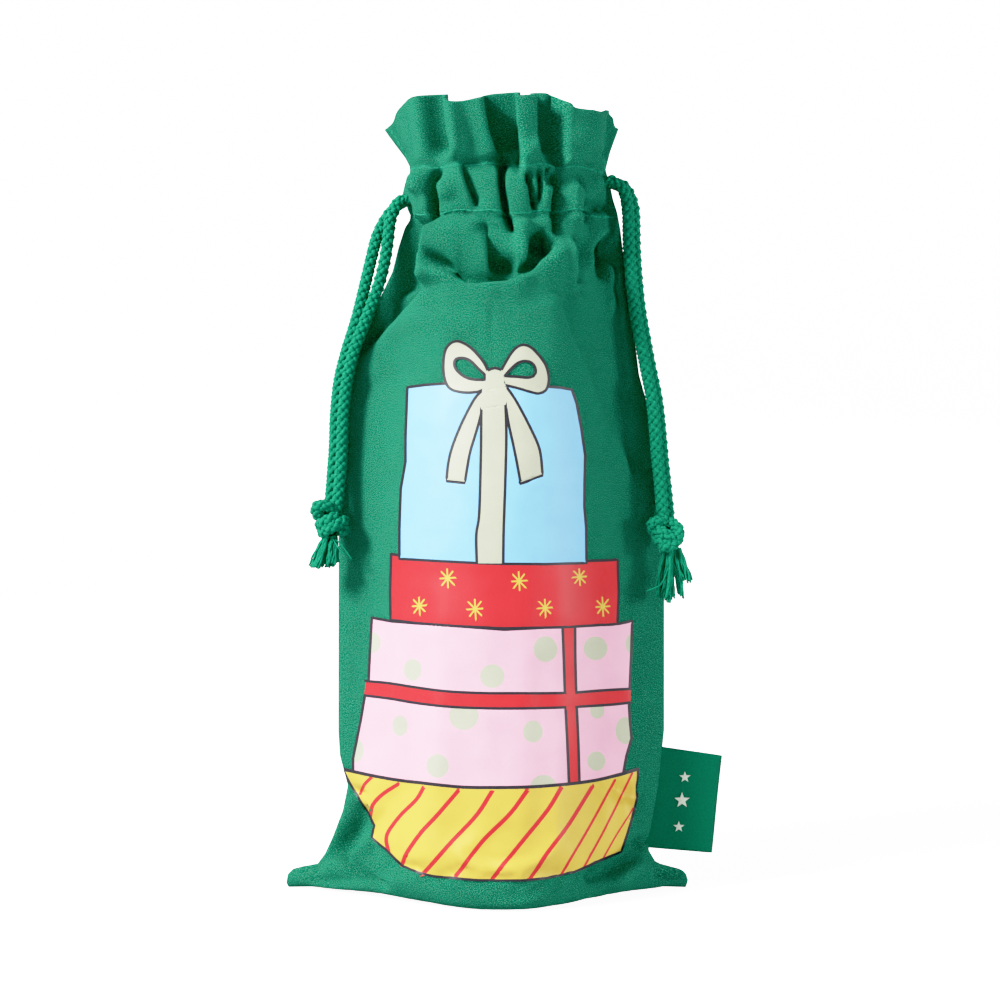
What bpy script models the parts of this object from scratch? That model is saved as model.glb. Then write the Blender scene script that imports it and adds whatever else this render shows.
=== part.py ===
"""Cotton drawstring wine gift bag, filled out to the shape it takes round a bottle.

Metres, +Z up.  The bag stands on its base at z = 0 with its printed front facing -Y,
and the origin is the middle of its footprint.  The sizes below are in millimetres.
"""
import bpy
import bmesh
import numpy as np
from math import acos, asin, cos, pi, radians, sin
from mathutils import Matrix, Vector

MM = 0.001
TOUCH = 0.3               # gap between pieces that lie against each other

# ---------------------------------------------------------------- driving dimensions
CLOTH = 1.6               # thickness of a cloth wall with its seam and fluff
SEAM_HALF = 1.7           # distance of a panel's sewn edge from the middle plane y = 0
BOTTLE_X = -1.0           # the bottle's axis, which the body of the bag wraps

# Height, left seam x, right seam x, half-width of the round middle, its half-depth.
BODY_PROFILE = (
    (0, -66.0, 57.0, 42.0, 40.5),
    (2, -66.0, 57.0, 44.0, 42.8),
    (6, -66.0, 57.0, 45.0, 43.6),
    (18, -66.0, 57.5, 45.0, 43.8),
    (29, -65.5, 60.0, 45.0, 43.8),
    (41, -62.5, 61.5, 45.0, 43.8),
    (63, -65.5, 64.0, 45.0, 43.8),
    (155, -66.0, 64.0, 45.0, 43.8),
    (187, -66.0, 59.0, 44.0, 42.0),
    (205, -62.5, 54.0, 42.0, 39.0),
    (217, -58.5, 52.0, 40.0, 36.5),
    (229, -53.5, 51.0, 38.0, 35.5),
    (240, -48.5, 50.5, 37.0, 36.0),
    (250, -43.5, 49.5, 36.0, 35.0),
    (266, -41.0, 44.5, 37.0, 30.0),
)
# How far along the turned-under base each row lies, from the bottom seam outwards, and
# how far its ends stop short of the side seam.
BASE_ROWS = ((0.0, 2.4), (0.35, 1.8), (0.7, 1.2))
ARC_STEPS = 10            # divisions of a panel's round middle

CASING_LOW = 266.4        # the cord channel, from its lower to its upper stitch row
CASING_HIGH = 286.0
CASING_A = 41.0           # half-width and half-depth of the channel's outer ply
CASING_B = 31.0
FACING_INSET = 9.0        # from the outer ply's face to the inner ply's face
SLIT_HALF = 6.6           # half-width of the side slits that the cords come out of
FACING_SLIT_HALF = 10.0
CASING_STEPS = 20

COLLAR_TOP = 312.0        # ruffle above the channel
COLLAR_DROP = (6.0, 2.5)  # how much lower its left and right ends are
COLLAR_FLARE = (6.5, 4.5)
COLLAR_WAVES = 5
COLLAR_WAVE_DEPTH = 1.5
COLLAR_CLOTH = 2.2        # two plies
COLLAR_STEPS = 40

CORD_D = 5.0
CORD_STEP = 7.5           # distance between points along a cord
ROUTE_DIVISIONS = 16      # points read from a smooth route between two of its own
LOOP_INSET = 5.0          # from the outer ply's face to the middle of a cord
LEFT_LOOP_Z = 276.0
RIGHT_LOOP_Z = 282.2
LOOP_LEAD = 5.8           # straight run inside each exit
LOOP_TURN = radians(34)   # how far from the exit the run leaves the ring
LEFT_EXIT = Vector((-39.5, 3.0, 274.6))
LEFT_EXIT_WAY = Vector((-0.95, 0.0, -0.31))
RIGHT_EXIT = Vector((41.0, 3.0, 281.8))
RIGHT_EXIT_WAY = Vector((1.0, 0.0, 0.05))
HINGE_ABOVE = 2.7         # the strands bend over the slit's top edge, not at mid-cord

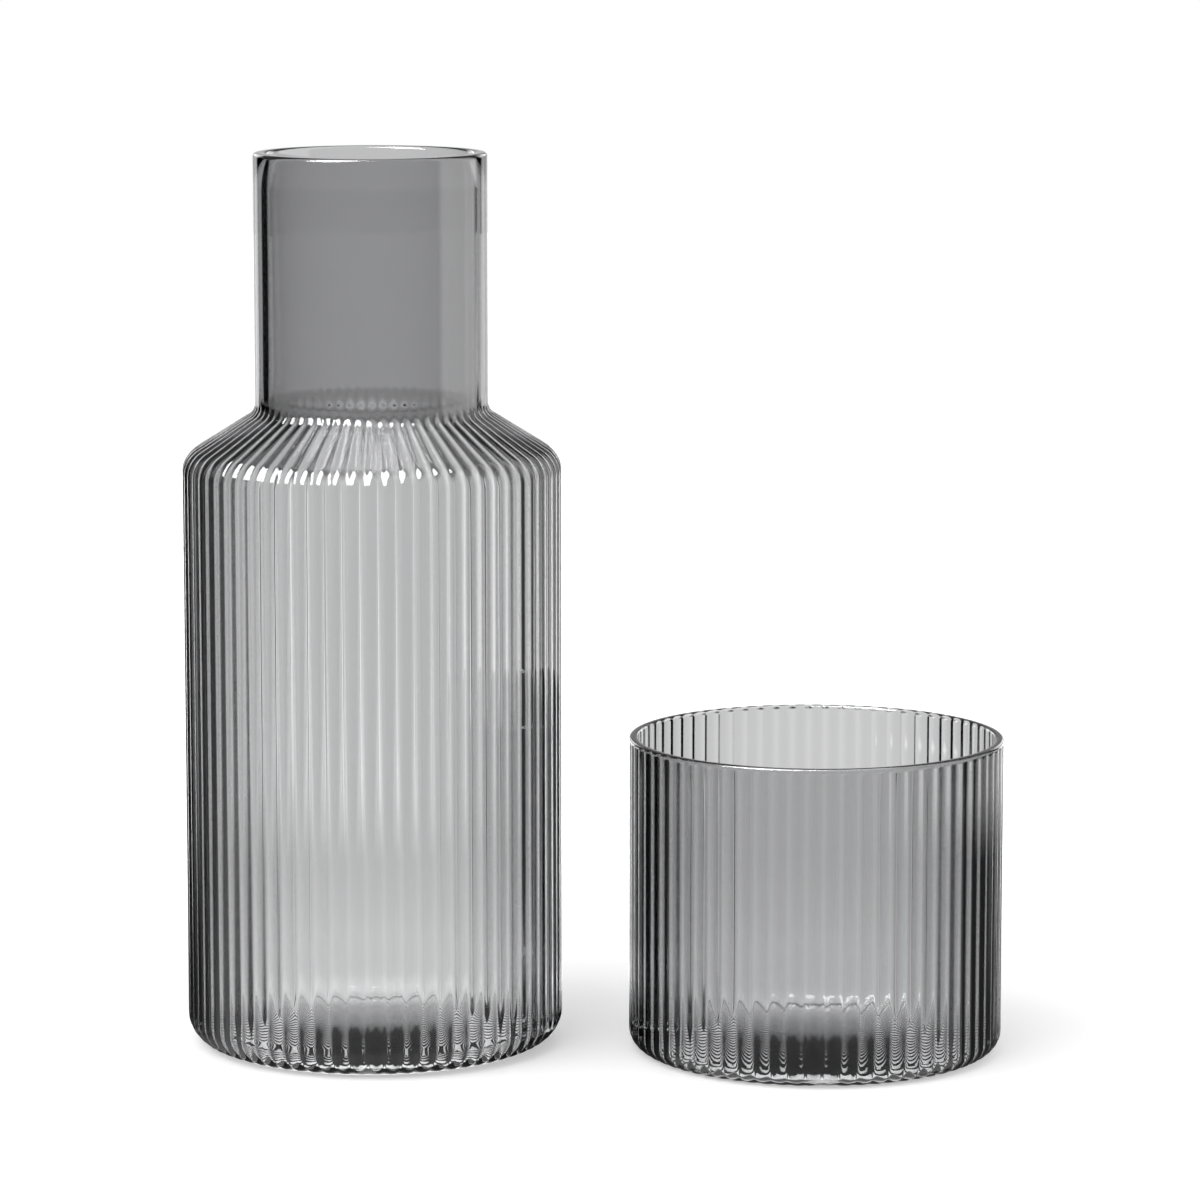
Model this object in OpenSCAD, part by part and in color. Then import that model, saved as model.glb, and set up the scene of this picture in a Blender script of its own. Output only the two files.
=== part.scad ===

- [AIM]: Make an exact copy of every entry.

- [THE SOLUTION]:
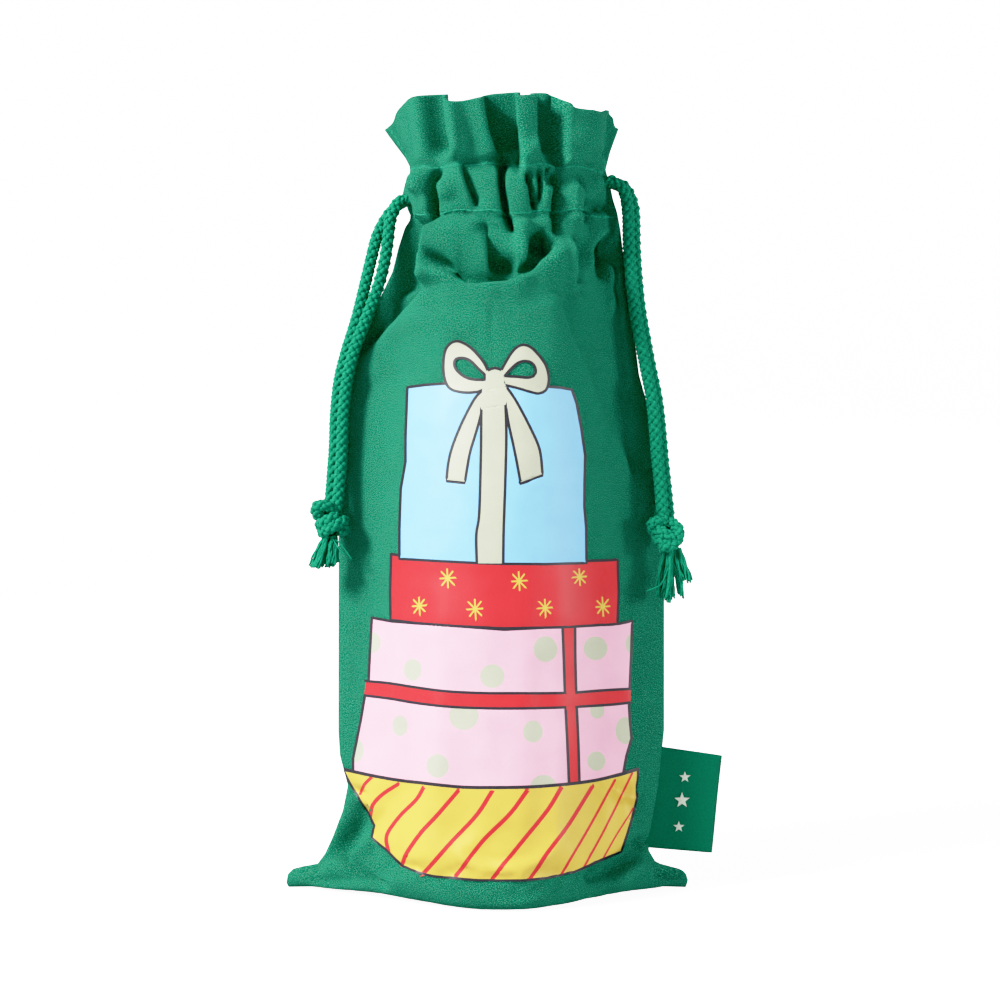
What bpy script models the parts of this object from scratch? That model is saved as model.glb. Then write the Blender scene script that imports it and adds whatever else this render shows.
=== part.py ===
"""Cotton drawstring wine gift bag, filled out to the shape it takes round a bottle.

Metres, +Z up.  The bag stands on its base at z = 0 with its printed front facing -Y,
and the origin is the middle of its footprint.  The sizes below are in millimetres.
"""
import bpy
import bmesh
import numpy as np
from math import acos, asin, cos, pi, radians, sin
from mathutils import Matrix, Vector

MM = 0.001
TOUCH = 0.3               # gap between pieces that lie against each other

# ---------------------------------------------------------------- driving dimensions
CLOTH = 1.6               # thickness of a cloth wall with its seam and fluff
SEAM_HALF = 1.7           # distance of a panel's sewn edge from the middle plane y = 0
BOTTLE_X = -1.0           # the bottle's axis, which the body of the bag wraps

# Height, left seam x, right seam x, half-width of the round middle, its half-depth.
BODY_PROFILE = (
    (0, -66.0, 57.0, 42.0, 40.5),
    (2, -66.0, 57.0, 44.0, 42.8),
    (6, -66.0, 57.0, 45.0, 43.6),
    (18, -66.0, 57.5, 45.0, 43.8),
    (29, -65.5, 60.0, 45.0, 43.8),
    (41, -62.5, 61.5, 45.0, 43.8),
    (63, -65.5, 64.0, 45.0, 43.8),
    (155, -66.0, 64.0, 45.0, 43.8),
    (187, -66.0, 59.0, 44.0, 42.0),
    (205, -62.5, 54.0, 42.0, 39.0),
    (217, -58.5, 52.0, 40.0, 36.5),
    (229, -53.5, 51.0, 38.0, 35.5),
    (240, -48.5, 50.5, 37.0, 36.0),
    (250, -43.5, 49.5, 36.0, 35.0),
    (266, -41.0, 44.5, 37.0, 30.0),
)
# How far along the turned-under base each row lies, from the bottom seam outwards, and
# how far its ends stop short of the side seam.
BASE_ROWS = ((0.0, 2.4), (0.35, 1.8), (0.7, 1.2))
ARC_STEPS = 10            # divisions of a panel's round middle

CASING_LOW = 266.4        # the cord channel, from its lower to its upper stitch row
CASING_HIGH = 286.0
CASING_A = 41.0           # half-width and half-depth of the channel's outer ply
CASING_B = 31.0
FACING_INSET = 9.0        # from the outer ply's face to the inner ply's face
SLIT_HALF = 6.6           # half-width of the side slits that the cords come out of
FACING_SLIT_HALF = 10.0
CASING_STEPS = 20

COLLAR_TOP = 312.0        # ruffle above the channel
COLLAR_DROP = (6.0, 2.5)  # how much lower its left and right ends are
COLLAR_FLARE = (6.5, 4.5)
COLLAR_WAVES = 5
COLLAR_WAVE_DEPTH = 1.5
COLLAR_CLOTH = 2.2        # two plies
COLLAR_STEPS = 40

CORD_D = 5.0
CORD_STEP = 7.5           # distance between points along a cord
ROUTE_DIVISIONS = 16      # points read from a smooth route between two of its own
LOOP_INSET = 5.0          # from the outer ply's face to the middle of a cord
LEFT_LOOP_Z = 276.0
RIGHT_LOOP_Z = 282.2
LOOP_LEAD = 5.8           # straight run inside each exit
LOOP_TURN = radians(34)   # how far from the exit the run leaves the ring
LEFT_EXIT = Vector((-39.5, 3.0, 274.6))
LEFT_EXIT_WAY = Vector((-0.95, 0.0, -0.31))
RIGHT_EXIT = Vector((41.0, 3.0, 281.8))
RIGHT_EXIT_WAY = Vector((1.0, 0.0, 0.05))
HINGE_ABOVE = 2.7         # the strands bend over the slit's top edge, not at mid-cord

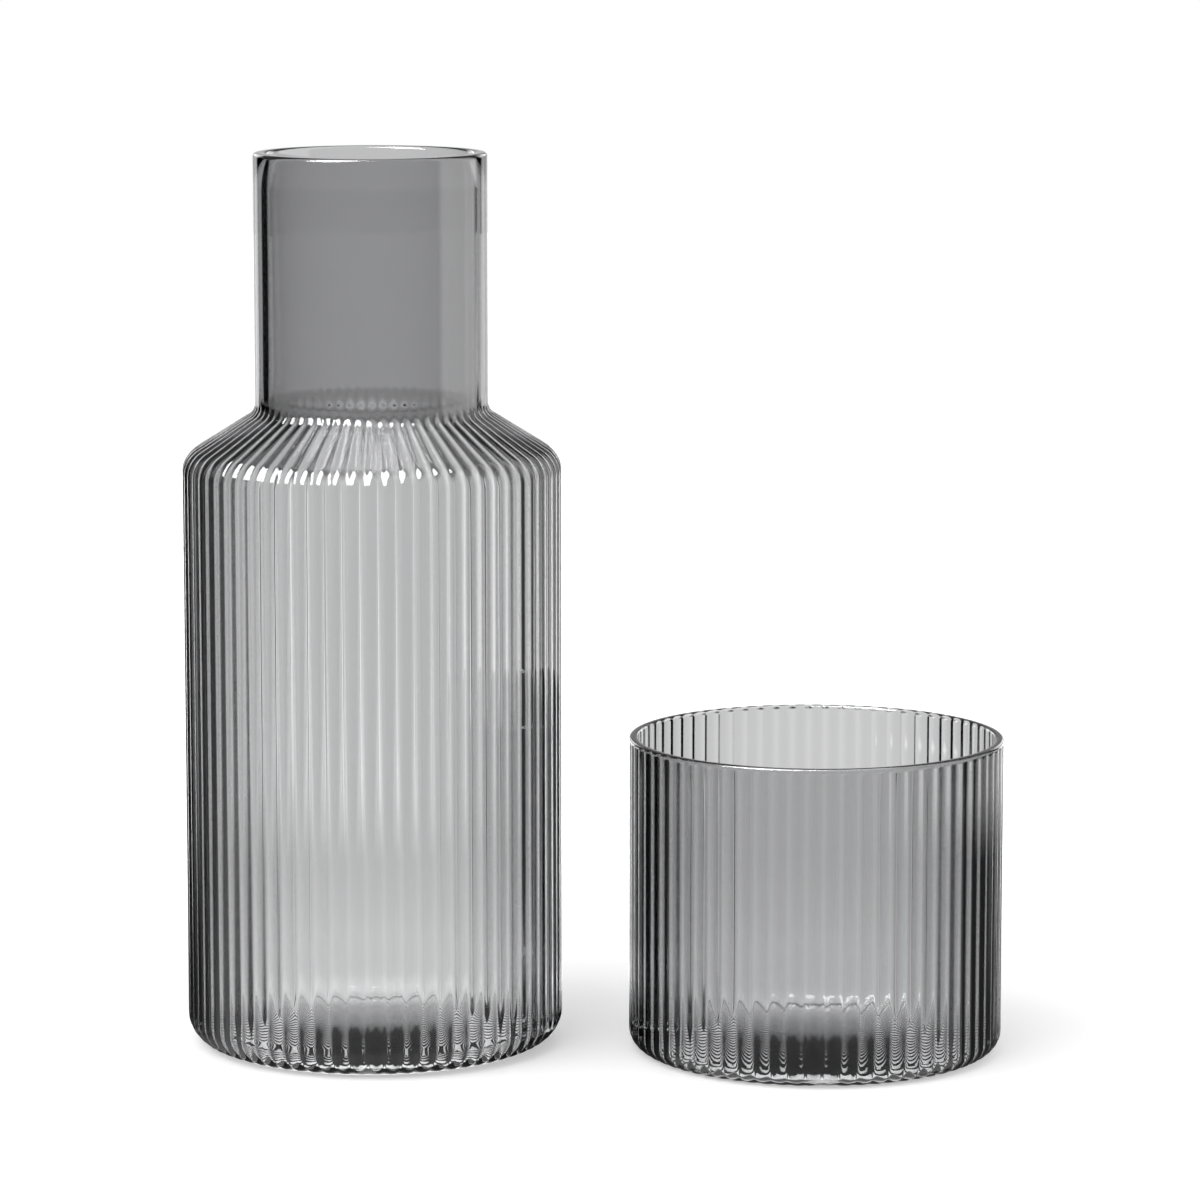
Model this object in OpenSCAD, part by part and in color. Then import that model, saved as model.glb, and set up the scene of this picture in a Blender script of its own. Output only the two files.
=== part.scad ===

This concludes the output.